Nevertheless, Rowand left the Phillies for the Giants after the 2007 season as a free agent when San Francisco ponied up the years in a long-term contract he was looking for. The Giants gave him a five-year, $60 million deal that runs out in 2012, while the Phillies countered with three years. The Giants also gave him a $8 million signing bonus though he hasn’t come close to producing the types of numbers he posted in his two years with the Phillies.

Interestingly, when Rowand jumped to the Giants he took quite a bit of flack for it because it was seen as a money grab. Considering that San Francisco finished last in the NL West in 2007 and improved by one win and one spot in the standings in 2008, it’s not tough to understand why it looked like a rush for a pay day.

But all along, Rowand held fast to the theory that when the core group of young pitchers for the Giants—Tim Lincecum, Matt Cain and Jonathan Sanchez—developed properly, things would change quickly.

He nailed that one.

Not that it was tough, of course. Anyone could see that Lincecum and Cain were the real deal, though the right-handed Cain's current scoreless innings streak through the playoffs is pretty extraordinary... make that downright Christy Mattewson-esque.

Still, the part that stood out was that Rowand didn't give off any false bravado of a guy bragging about his team. He was calm and matter-of-fact. He also knew that the Giants were better than most of us realized.

Though the Giants finished in third place and faded in September in 2009, they won 88 games and the young pitchers began to show their promise. Lincecum won his second Cy Young Award, Cain pitched exactly 217 2/3 innings for the second straight season with 14 wins, and even veteran Barry Zito showed flashes of his old form.

Teams like the Phillies saw what was going on in San Francisco and took notice. Better yet, Rowand, once again, reminded folks about the Giants’ pitching.

“When you look at teams that have success in the postseason, a lot of it has to do with how they pitch,” Rowand said before a game at the Bank in September of 2009. “And when you have a pitching staff like us that you can line up for a five-game series or a seven-game series, you know you have a chance to win every game.”

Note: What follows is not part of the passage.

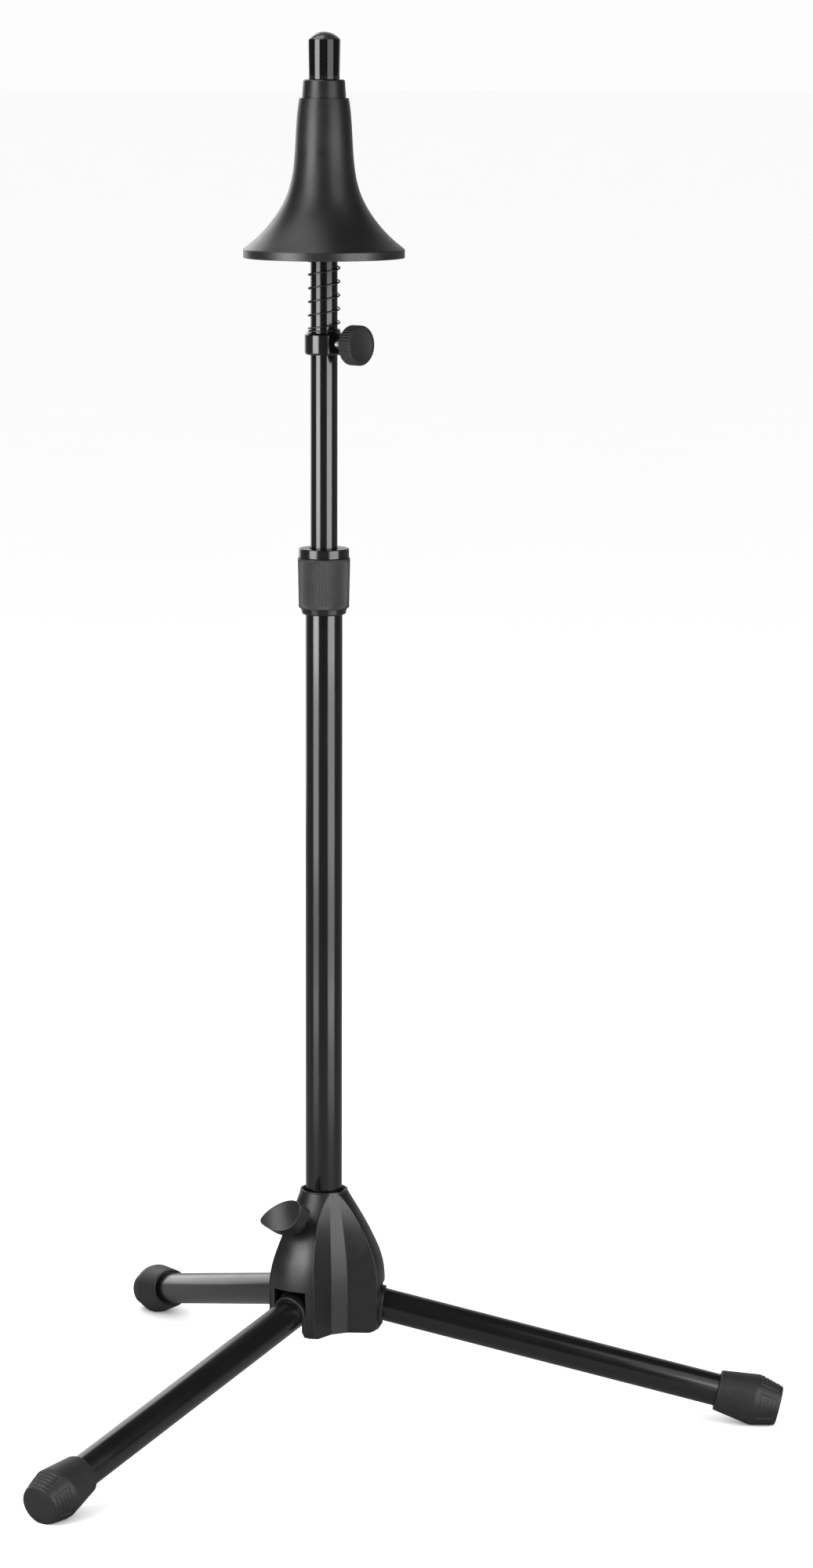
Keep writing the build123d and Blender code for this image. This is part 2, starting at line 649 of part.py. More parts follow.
# ---- collar and its thumb screw ------------------------------------------------------------------
def collar():
    """Bevelled ring on the upper tube that carries the spring."""
    bevel = 1.2
    bore_r = UPPER_TUBE_D / 2 + RUNNING
    body = turned_points(
        (bore_r, COLLAR_BOTTOM),
        (COLLAR_D / 2 - bevel, COLLAR_BOTTOM),
        (COLLAR_D / 2, COLLAR_BOTTOM + bevel),
        (COLLAR_D / 2, COLLAR_TOP - bevel),
        (COLLAR_D / 2 - bevel, COLLAR_TOP),
        (bore_r, COLLAR_TOP),
    )
    return body - collar_screw_rod(COLLAR_SCREW_D + 2 * RUNNING, bore_r / 2, COLLAR_D)


def collar_tip():
    """Plastic tip between the thumb screw and the tube, with a spigot in the stud's end."""
    tip_gap = 0.2
    face_d = UPPER_TUBE_D + 2 * SEATED
    tip = collar_screw_rod(COLLAR_SCREW_D - tip_gap, face_d / 4, COLLAR_TIP_END)
    tip += collar_screw_rod(COLLAR_SPIGOT_D, COLLAR_TIP_END, COLLAR_TIP_END + COLLAR_SPIGOT)
    return tip - rod(face_d, COLLAR_SCREW_Z - COLLAR_SCREW_D, COLLAR_SCREW_Z + COLLAR_SCREW_D)


def collar_screw():
    """Steel stud of the thumb screw, seen between the collar and the knob."""
    socket_spare = 0.1
    socket_floor = COLLAR_TIP_END + COLLAR_SPIGOT + socket_spare
    stud = collar_screw_rod(COLLAR_SCREW_D, COLLAR_TIP_END, KNOB_FRONT - KNOB_COVER)
    return stud - collar_screw_rod(COLLAR_SPIGOT_D + 2 * RUNNING, COLLAR_TIP_END - OVERCUT, socket_floor)


def collar_knob():
    """Round knob with a straight-fluted rim and a dished face. Local Z points outwards along the screw."""
    thick = KNOB_FRONT - KNOB_BACK
    radius = KNOB_D / 2
    edge = 0.7
    dish_r, dish_rim = 60.0, radius - 2.2
    flute_r, flute_out = 0.75, 0.35
    hub_r, hub, hub_root = 5.2, 1.5, 0.5
    disc = extrude(Circle(radius), thick)
    disc = chamfer(disc.edges().filter_by(GeomType.CIRCLE), edge)
    disc -= Pos(0, 0, thick + math.sqrt(dish_r**2 - dish_rim**2)) * Sphere(dish_r)
    disc -= PolarLocations(radius + flute_out, KNOB_FLUTES) * Cylinder(flute_r, 3 * thick)
    knob = disc + Pos(0, 0, -hub) * extrude(Circle(hub_r), hub + hub_root)
    bore_start = -hub - OVERCUT
    bore_end = thick - KNOB_COVER + SEATED
    knob -= Pos(0, 0, bore_start) * extrude(Circle(COLLAR_SCREW_D / 2 + SEATED), bore_end - bore_start)
    return collar_screw_place(KNOB_BACK) * knob


# ---- bell cone, sleeve, spring and cap -----------------------------------------------------------
def bell_cone():
    """Thin flared cone: a slim neck on the sleeve that opens into a wide rim."""
    wall = 2.2
    edge = 0.5
    rim_inset = 1.5         # height of the straight band inside the rim
    neck_top_r = 14.6
    neck_r = SLEEVE_D / 2 + SEATED
    hollow_top = SLEEVE_BOTTOM + 4.0
    low = FLANGE_BOTTOM - OVERCUT
    inner_r = FLANGE_R - wall
    flare = Spline(
        (neck_top_r, CONE_TOP),
        (17.3, 764.0),
        (21.4, 741.6),
        (28.2, 728.6),
        (37.6, 717.2),
        (FLANGE_R - edge, FLANGE_TOP),
    )
    rim = Polyline(
        (FLANGE_R - edge, FLANGE_TOP),
        (FLANGE_R, FLANGE_TOP - edge),
        (FLANGE_R, FLANGE_BOTTOM),
        (0, FLANGE_BOTTOM),
        (0, CONE_TOP),
        (neck_top_r, CONE_TOP),
    )
    inside = Spline(
        (neck_r, hollow_top),
        (20.0, 735.5),
        (27.4, 725.6),
        (36.4, 714.8),
        (inner_r, FLANGE_BOTTOM + rim_inset),
    )
    mouth = Polyline(
        (inner_r, FLANGE_BOTTOM + rim_inset),
        (inner_r, low),
        (0, low),
        (0, hollow_top),
        (neck_r, hollow_top),
    )
    neck_bore = rod(2 * neck_r, hollow_top - OVERCUT, CONE_TOP + OVERCUT)
    return turned([flare, rim]) - turned([inside, mouth]) - neck_bore


def cone_sleeve():
    """Hub of the cone: it slides on the upper tube, and its lower part houses the top of the spring."""
    edge_low, edge_high = 0.8, 0.6
    top = CAP_BOTTOM - 0.1
    bore_r = UPPER_TUBE_D / 2 + RUNNING
    counterbore_r = SPRING_D / 2 + 0.6
    return turned_points(
        (bore_r, SPRING_SEAT),
        (counterbore_r, SPRING_SEAT),
        (counterbore_r, SLEEVE_BOTTOM),
        (SLEEVE_D / 2 - edge_low, SLEEVE_BOTTOM),
        (SLEEVE_D / 2, SLEEVE_BOTTOM + edge_low),
        (SLEEVE_D / 2, CONE_TOP),
        (SLEEVE_TOP_D / 2, top - edge_high),
        (SLEEVE_TOP_D / 2 - edge_high, top),
        (bore_r, top),
    )


def ramp(turns):
    """Turns at full pitch gained when the pitch opens evenly over the blend."""
    if turns <= 0:
        return 0.0
    if turns < SPRING_BLEND_TURNS:
        return turns**2 / (2 * SPRING_BLEND_TURNS)
    return turns - SPRING_BLEND_TURNS / 2


def cone_spring():
    """Compression spring with closed ends, standing on the collar and pushing up the sleeve."""
    low = COLLAR_TOP + SPRING_WIRE / 2
    height = SPRING_SEAT - COLLAR_TOP - SPRING_WIRE
    opening = SPRING_PITCH - SPRING_CLOSED_PITCH
    lost = 2 * SPRING_CLOSED_TURNS + SPRING_BLEND_TURNS
    total = (height + opening * lost) / SPRING_PITCH
    radius = (SPRING_D - SPRING_WIRE) / 2
    per_turn = 12
    count = round(total * per_turn)
    points = []
    for i in range(count + 1):
        turn = total * i / count
        opened = ramp(turn - SPRING_CLOSED_TURNS)
        closed_again = ramp(turn - (total - SPRING_CLOSED_TURNS - SPRING_BLEND_TURNS))
        z = low + SPRING_CLOSED_PITCH * turn + opening * (opened - closed_again)
        angle = 2 * math.pi * turn
        points.append((radius * math.cos(angle), radius * math.sin(angle), z))
    path = Spline(points)
    start = Plane(origin=path @ 0, z_dir=path % 0)
    return sweep(start * Circle(SPRING_WIRE / 2), path=path, is_frenet=True)


def end_cap():
    """Vinyl cap with a low dome, pushed on the top of the upper tube."""
    top_r, bottom_r = 9.7, 9.25
    dome = 4.5
    bore_r = UPPER_TUBE_D / 2 + SEATED
    ceiling = UPPER_TUBE_TOP + SEATED
    dome_r = (top_r**2 + dome**2) / (2 * dome)
    half_way = math.asin(top_r / dome_r) / 2
    on_dome = (dome_r * math.sin(half_way), TOP - dome_r + dome_r * math.cos(half_way))
    inside = Polyline((0, ceiling), (bore_r, ceiling), (bore_r, CAP_BOTTOM))
    outline = [
        inside,
        Polyline((bore_r, CAP_BOTTOM), (bottom_r, CAP_BOTTOM), (top_r, TOP - dome)),
        ThreePointArc((top_r, TOP - dome), on_dome, (0, TOP)),
        Line((0, TOP), (0, ceiling)),
    ]
    return turned(outline)


def nodes():
    """Every piece of the stand, by name."""
    pieces = {
        "end_cap": end_cap(),
        "upper_tube": upper_tube(),
        "glide_bush": glide_bush(),
        "cone_sleeve": cone_sleeve(),
        "bell_cone": bell_cone(),
        "cone_spring": cone_spring(),
        "collar": collar(),
        "collar_tip": collar_tip(),
        "collar_screw": collar_screw(),
        "collar_knob": collar_knob(),
        "clutch_cap": clutch_cap(),
        "clutch_grip": clutch_grip(),
        "clutch_nut": clutch_nut(),
        "clutch_collet": clutch_collet(),
        "clutch_body": clutch_body(),
        "lower_tube": lower_tube(),
        "tube_plug": tube_plug(),
        "base_housing": base_housing(),
        "guide_bush": guide_bush(),
        "base_pad": base_pad(),
        "base_screw": base_screw(),
        "wing_knob": wing_knob(),
        "pin_retainers": pin_retainers(),
        "retainer_screws": retainer_screws(),
    }
    for name in LEG_AZIMUTH:
        turn = turn_to(name)
        pieces["leg_knuckle_" + name] = turn * leg_knuckle()
        pieces["leg_tube_" + name] = turn * leg_tube()
        pieces["foot_boot_" + name] = turn * foot_boot()
        pieces["leg_pin_" + name] = turn * leg_pin()
    return pieces


os.makedirs("parts", exist_ok=True)
for node, solid in nodes().items():
    export_step(solid, "parts/" + node + ".step")
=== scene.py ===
import json
import math
import bmesh
import bpy
from mathutils import Matrix, Vector


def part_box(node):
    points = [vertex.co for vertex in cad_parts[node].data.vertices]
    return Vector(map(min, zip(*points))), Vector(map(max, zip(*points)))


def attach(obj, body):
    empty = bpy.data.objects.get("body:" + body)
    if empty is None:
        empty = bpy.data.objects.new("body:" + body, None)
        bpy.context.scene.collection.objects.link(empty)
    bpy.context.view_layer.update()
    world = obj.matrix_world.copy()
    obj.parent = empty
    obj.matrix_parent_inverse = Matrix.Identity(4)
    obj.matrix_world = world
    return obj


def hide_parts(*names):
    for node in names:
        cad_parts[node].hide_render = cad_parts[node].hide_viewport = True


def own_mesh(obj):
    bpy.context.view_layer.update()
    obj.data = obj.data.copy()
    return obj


# Looks of a telescopic brass-instrument stand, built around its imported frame. Metres, +Z up.

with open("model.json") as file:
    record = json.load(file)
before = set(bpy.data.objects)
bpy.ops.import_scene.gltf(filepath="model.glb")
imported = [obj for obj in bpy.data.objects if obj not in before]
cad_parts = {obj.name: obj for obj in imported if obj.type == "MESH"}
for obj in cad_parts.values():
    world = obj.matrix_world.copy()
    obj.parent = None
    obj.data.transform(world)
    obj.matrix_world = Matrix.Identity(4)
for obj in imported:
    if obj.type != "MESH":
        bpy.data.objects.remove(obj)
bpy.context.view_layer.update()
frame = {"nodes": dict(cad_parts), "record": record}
nodes = frame["nodes"]

MM = 0.001
UP = Vector((0, 0, 1))
LEGS = ("a", "b", "c")
ALMOST_ZERO = 1e-6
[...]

Not-so secretly, folks in my line of work wondered what would happen to the Phillies if they had to face the Giants in a wild-card series. There was a chance the Phillies would have used Cliff Lee, Cole Hamels and Pedro Martinez against Lincecum, Cain and Sanchez in ’09 in the same way they sent Roy Halladay, Hamels and Roy Oswalt out there in the 2010 NLCS.

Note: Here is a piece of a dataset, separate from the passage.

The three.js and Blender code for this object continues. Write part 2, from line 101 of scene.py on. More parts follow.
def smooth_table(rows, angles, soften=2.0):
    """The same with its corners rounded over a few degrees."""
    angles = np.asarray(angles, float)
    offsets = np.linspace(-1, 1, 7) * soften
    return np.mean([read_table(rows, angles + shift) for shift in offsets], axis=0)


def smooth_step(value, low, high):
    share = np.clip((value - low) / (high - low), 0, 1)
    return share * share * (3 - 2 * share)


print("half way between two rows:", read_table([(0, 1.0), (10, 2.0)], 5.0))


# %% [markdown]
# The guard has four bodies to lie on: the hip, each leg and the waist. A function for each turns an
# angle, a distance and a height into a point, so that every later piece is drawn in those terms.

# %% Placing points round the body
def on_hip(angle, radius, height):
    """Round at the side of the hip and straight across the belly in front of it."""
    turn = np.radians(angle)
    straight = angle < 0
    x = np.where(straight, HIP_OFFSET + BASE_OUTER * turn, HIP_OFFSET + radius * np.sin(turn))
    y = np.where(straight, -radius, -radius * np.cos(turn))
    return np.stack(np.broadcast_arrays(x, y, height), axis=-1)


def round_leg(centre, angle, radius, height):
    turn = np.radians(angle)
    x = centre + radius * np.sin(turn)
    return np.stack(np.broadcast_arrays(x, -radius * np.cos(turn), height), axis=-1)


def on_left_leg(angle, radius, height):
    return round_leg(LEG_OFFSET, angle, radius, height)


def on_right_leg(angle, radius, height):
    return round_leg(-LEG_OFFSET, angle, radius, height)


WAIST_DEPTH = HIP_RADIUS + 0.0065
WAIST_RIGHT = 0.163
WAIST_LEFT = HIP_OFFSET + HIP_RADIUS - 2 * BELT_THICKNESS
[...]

Would the result have been the same a year earlier? Probably not. After all, the Giants’ offense got a serious upgrade with Pat Burrell and Aubrey Huff, which speaks to how bad the Giants were with the bats in 2009. They finished toward the bottom in runs and batting average, next-to-last in homers and dead last in on-base percentage in 2009.

Clearly, pitching will take a team only so far. The Phillies learned that lesson the hard way in 2010.

Interestingly, Rowand told us in September of 2009 that he had spoken with Phillies manager Charlie Manuel about the prospect of a Philadelphia-San Francisco playoff series, which is another bit of Rowand prophecy that came true. Stranger still, Rowand said his Giants reminded him a lot of his 2005 White Sox that tore through the postseason by winning 10 of 11 games to win Chicago’s first World Series since 1917.

“[The Giants] reminds me a lot of the team we had with the White Sox in the year that we won. We had a decent offense but we weren’t a powerhouse by any means,” Rowand said back in ‘09. “We had a couple of guys who could hit home runs, but we were a pitching and defense team. In the postseason the pitching staff stepped up and it carried us.”

That’s the way it’s going in 2010 with the Giants. Rowand may have been a year early with his predictions, but he’s right on time now.